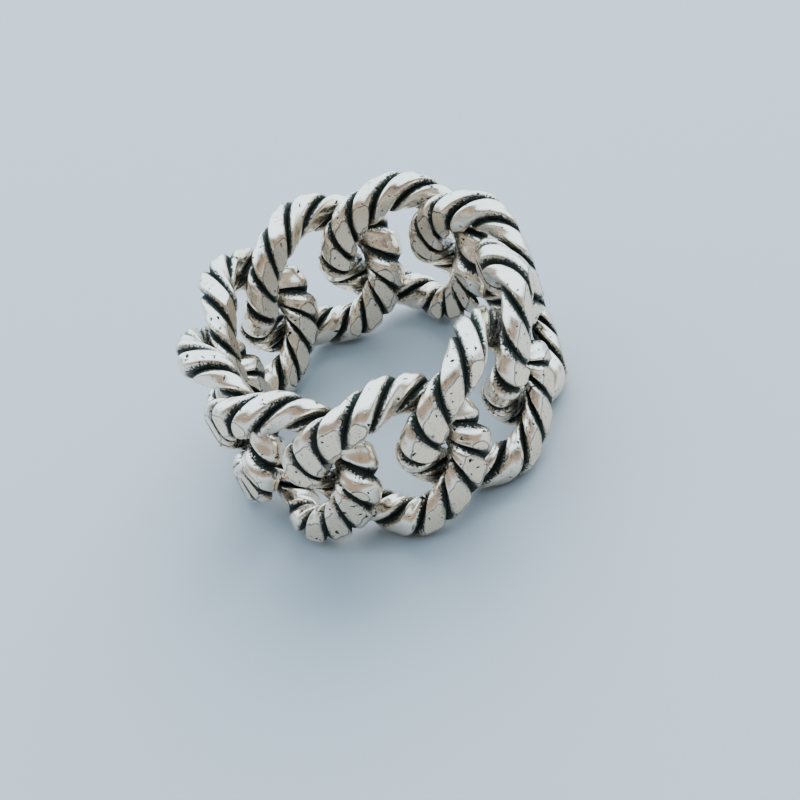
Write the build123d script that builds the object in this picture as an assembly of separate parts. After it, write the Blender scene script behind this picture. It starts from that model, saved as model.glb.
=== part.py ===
from build123d import *

import os
from math import cos, hypot, pi, sin, sqrt, tanh

# A finger ring made as an endless curb chain, in millimetres, with the ring's axis along +Z.
# The origin is on that axis, in the plane that the band's lowest crowns rest on.
# Each link is an oval loop of rope laid up from three wires. Its two long sides pass in front of
# one neighbour and behind the other, so the links hold each other without any pin.
#
# A link is first drawn flat: u runs along the band, v runs up it and w points out of it.
# Then it is bent round the band: u becomes an angle, and w is added to the mean radius.

# Driving dimensions
LINK_COUNT = 9             # links round the band
FINGER_DIAMETER = 17.3     # clear hole, between the polished inner faces
BAND_WALL = 3.3            # from the polished inner faces to the polished outer faces
LINK_HEIGHT = 12.72        # over the rope, along the ring's axis
ROPE_DIAMETER = 2.92       # over the three wires
HOOK_GAP = 0.28            # between two links' ends, side by side where they hook
CROSSING_GAP = 0.10        # between two ropes, one over the other
WIRE_GAP = 0.03            # between the wires of one rope
CROSSING_PRESS = 0.40      # share of the rope's thickness pressed flat where ropes cross
LEAN = 0.07                # how far a link leans along the band for each millimetre of height
POINTEDNESS = 0.035        # how much of a third harmonic makes the link's ends narrower
WEAVE_SHARPNESS = 1.5      # how squarely the rope steps from behind to in front
ROPE_TURNS = 5             # turns of the lay in one link, so that each wire closes on itself
WIRES_PER_ROPE = 3
WIRE_ASPECT = 1.20         # width over thickness of a wire's cut, as it slants across the rope
FIRST_WIRE_ANGLE = 82.0    # where the first wire starts in the rope, at the link's end
SECTIONS_PER_HALF = 40     # stations that a half wire is lofted through
POINTS_PER_EDGE = 6        # steps along each of the two edges of a section
TANGENT_STEP = 1e-4        # radians either side of a point, to measure the outline's direction
ARC_STEPS = 1440           # steps used to measure along the rope

# Worked out from them
mean_radius = FINGER_DIAMETER / 2 + BAND_WALL / 2
inner_radius = mean_radius - BAND_WALL / 2
outer_radius = mean_radius + BAND_WALL / 2
pitch = 2 * pi * mean_radius / LINK_COUNT
rope_radius = ROPE_DIAMETER / 2
half_length = (pitch + ROPE_DIAMETER + HOOK_GAP) / 2
half_height = LINK_HEIGHT / 2 - rope_radius
weave = rope_radius * (1 - CROSSING_PRESS) + CROSSING_GAP / 2
slant_reach = sqrt(sin(pi / WIRES_PER_ROPE) ** 2 + (WIRE_ASPECT * cos(pi / WIRES_PER_ROPE)) ** 2)
wire_half_thickness = (rope_radius * sin(pi / WIRES_PER_ROPE) - WIRE_GAP / 2) / (
    slant_reach + sin(pi / WIRES_PER_ROPE)
)
wire_half_width = WIRE_ASPECT * wire_half_thickness
wire_offset = rope_radius - wire_half_thickness


def centreline(t):
    """The rope's middle at parameter t: its place u, v, w and its side direction in the band."""
    v = half_height * (sin(t) - POINTEDNESS * sin(3 * t)) / (1 + POINTEDNESS)
    dv = half_height * (cos(t) - 3 * POINTEDNESS * cos(3 * t)) / (1 + POINTEDNESS)
    u = half_length * cos(t) + LEAN * v
    du = -half_length * sin(t) + LEAN * dv
    speed = hypot(du, dv)
    step = tanh(WEAVE_SHARPNESS * sin(2 * t)) / tanh(WEAVE_SHARPNESS)
    return u, v, -weave * step, dv / speed, -du / speed, 1 - CROSSING_PRESS * step**2


def bend(u, v, w):
    """A point of the flat link, bent round the band of the first link, which faces -Y."""
    angle = u / mean_radius
    radius = mean_radius + w
    return Vector(radius * sin(angle), -radius * cos(angle), v + LINK_HEIGHT / 2)


def measured_lengths():
    """Share of the rope's length that lies behind each of ARC_STEPS even steps of t."""
    places = [bend(*centreline(2 * pi * i / ARC_STEPS)[:3]) for i in range(ARC_STEPS + 1)]
    lengths = [0.0]
    for before, after in zip(places, places[1:]):
        lengths.append(lengths[-1] + (after - before).length)
    return [length / lengths[-1] for length in lengths]


LENGTH_SHARE = measured_lengths()


def share_of_length(t):
    """Share of the rope's length from the link's end to parameter t, which may pass one turn."""
    turns = t / (2 * pi)
    whole = int(turns // 1)
    step = (turns - whole) * ARC_STEPS
    low = min(int(step), ARC_STEPS - 1)
    inside = LENGTH_SHARE[low] + (LENGTH_SHARE[low + 1] - LENGTH_SHARE[low]) * (step - low)
    return whole + inside


def wire_surface(t, wire, around):
    """A point on one wire's skin: around runs once round the wire, in the rope's section at t."""
    u, v, w, side_u, side_v, thickness = centreline(t)
    lay = 2 * pi * (ROPE_TURNS * share_of_length(t) + wire / WIRES_PER_ROPE)
    lay += FIRST_WIRE_ANGLE * pi / 180
    out = wire_offset + wire_half_thickness * cos(around)
    across = wire_half_width * sin(around)
    side = out * cos(lay) - across * sin(lay)
    lift = (out * sin(lay) + across * cos(lay)) * thickness
    return bend(u + side * side_u, v + side * side_v, w + lift)


def skin_direction(t, wire, around):
    """The direction that the section's outline runs in at one of its points."""
    after = wire_surface(t, wire, around + TANGENT_STEP)
    return (after - wire_surface(t, wire, around - TANGENT_STEP)).normalized()


def wire_section(t, wire):
    """The outline of one wire in the rope's cross-section at t: a smooth curve in two edges."""
    edges = []
    for start in (0, pi):
        angles = [start + pi * i / POINTS_PER_EDGE for i in range(POINTS_PER_EDGE + 1)]
        points = [wire_surface(t, wire, around) for around in angles]
        ends = [skin_direction(t, wire, around) for around in (start, start + pi)]
        edges.append(Edge.make_spline(points, tangents=ends, parameters=angles))
    return Wire(edges)


def half_wire(start, wire):
    """Half of one wire's loop, from the middle of one long side to the middle of the other."""
    sections = []
    for i in range(SECTIONS_PER_HALF + 1):
        sections.append(wire_section(start + pi * i / SECTIONS_PER_HALF, wire))
    return Solid.make_loft(sections)


def polished_band():
    """The space between the finger hole and the outer faces, which every rope is ground to."""
    height = LINK_HEIGHT + 2
    outside = Cylinder(outer_radius, height)
    finger_hole = Cylinder(inner_radius, height)
    return Pos(0, 0, LINK_HEIGHT / 2) * (outside - finger_hole)


def make_wire(wire, band):
    """One closed wire of the first link, with its crowns ground flush with the band's faces."""
    loop = half_wire(pi / 2, wire) + half_wire(-pi / 2, wire)
    return loop & band


def stand_on_plane(wires):
    """Lower the first link's wires, so that their lowest crown touches the plane Z = 0."""
    lowest = min(wire.bounding_box().min.Z for wire in wires)
    return [Pos(0, 0, -lowest) * wire for wire in wires]


def main():
    os.makedirs("parts", exist_ok=True)
    band = polished_band()
    first_link = stand_on_plane([make_wire(wire, band) for wire in range(WIRES_PER_ROPE)])
    for link in range(LINK_COUNT):
        for letter, wire in zip("abc", first_link):
            turned = Rot(0, 0, 360 * link / LINK_COUNT) * wire
            turned.label = f"link_{link + 1}_wire_{letter}"
            export_step(turned, f"parts/{turned.label}.step")


main()
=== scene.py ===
"""A silver finger ring: an endless curb chain of rope links, with dark grooves and ground crowns.

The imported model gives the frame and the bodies. Each closed wire of each link is worked out here
again as a fine numpy surface, which replaces its CAD node and rides on its link's body.

Lengths are in metres. A link is first drawn flat, with u along the band, v up it and w out of it,
and then bent round the band.
"""

import logging
import math
from dataclasses import dataclass, field
from enum import Enum

import bpy
import numpy as np
from mathutils import Matrix, Vector


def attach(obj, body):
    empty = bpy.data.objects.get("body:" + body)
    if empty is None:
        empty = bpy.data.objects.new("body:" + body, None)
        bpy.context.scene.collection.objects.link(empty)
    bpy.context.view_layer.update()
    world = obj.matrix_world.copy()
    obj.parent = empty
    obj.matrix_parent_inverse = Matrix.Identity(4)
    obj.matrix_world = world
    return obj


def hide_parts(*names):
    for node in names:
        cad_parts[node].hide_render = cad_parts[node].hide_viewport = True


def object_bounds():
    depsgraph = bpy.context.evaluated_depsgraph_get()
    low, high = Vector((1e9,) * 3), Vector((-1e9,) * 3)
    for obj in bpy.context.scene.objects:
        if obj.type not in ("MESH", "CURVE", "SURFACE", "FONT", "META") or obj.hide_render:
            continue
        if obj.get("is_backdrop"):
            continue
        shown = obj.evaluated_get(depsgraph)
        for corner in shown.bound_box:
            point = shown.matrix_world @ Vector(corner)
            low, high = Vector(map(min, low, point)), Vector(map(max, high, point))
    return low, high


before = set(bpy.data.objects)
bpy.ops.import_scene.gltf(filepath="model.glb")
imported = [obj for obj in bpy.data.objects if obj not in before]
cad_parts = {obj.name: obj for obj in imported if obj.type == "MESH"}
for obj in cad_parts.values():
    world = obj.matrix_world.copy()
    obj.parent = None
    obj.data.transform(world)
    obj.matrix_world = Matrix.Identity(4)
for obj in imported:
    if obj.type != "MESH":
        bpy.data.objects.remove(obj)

log = logging.getLogger("chain_ring")

MM = 1e-3
TAU = 2 * math.pi


class Lay(Enum):
    """Which way the wires are laid round the rope."""

    LEFT_HAND = 1
    RIGHT_HAND = -1


def smooth_step(value: np.ndarray, low: float, high: float) -> np.ndarray:
    """0 below low, 1 above high and a smooth cubic between them.

    Args:
        value: The numbers to grade.
        low: Where the grade starts.
        high: Where the grade ends.

    Returns:
        Numbers from 0 to 1, in the shape of value.
    """
    share = np.clip((value - low) / (high - low), 0.0, 1.0)
    return share * share * (3.0 - 2.0 * share)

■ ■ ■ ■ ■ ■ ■

Your instructions -
Within the material above, transcribe exactly the lines that run from the line holding "return [Pos(0, 0, -lowest)" through the line holding "if empty is".

Exercise solution -
    return [Pos(0, 0, -lowest) * wire for wire in wires]


def main():
    os.makedirs("parts", exist_ok=True)
    band = polished_band()
    first_link = stand_on_plane([make_wire(wire, band) for wire in range(WIRES_PER_ROPE)])
    for link in range(LINK_COUNT):
        for letter, wire in zip("abc", first_link):
            turned = Rot(0, 0, 360 * link / LINK_COUNT) * wire
            turned.label = f"link_{link + 1}_wire_{letter}"
            export_step(turned, f"parts/{turned.label}.step")


main()
=== scene.py ===
"""A silver finger ring: an endless curb chain of rope links, with dark grooves and ground crowns.

The imported model gives the frame and the bodies. Each closed wire of each link is worked out here
again as a fine numpy surface, which replaces its CAD node and rides on its link's body.

Lengths are in metres. A link is first drawn flat, with u along the band, v up it and w out of it,
and then bent round the band.
"""

import logging
import math
from dataclasses import dataclass, field
from enum import Enum

import bpy
import numpy as np
from mathutils import Matrix, Vector


def attach(obj, body):
    empty = bpy.data.objects.get("body:" + body)
    if empty is None:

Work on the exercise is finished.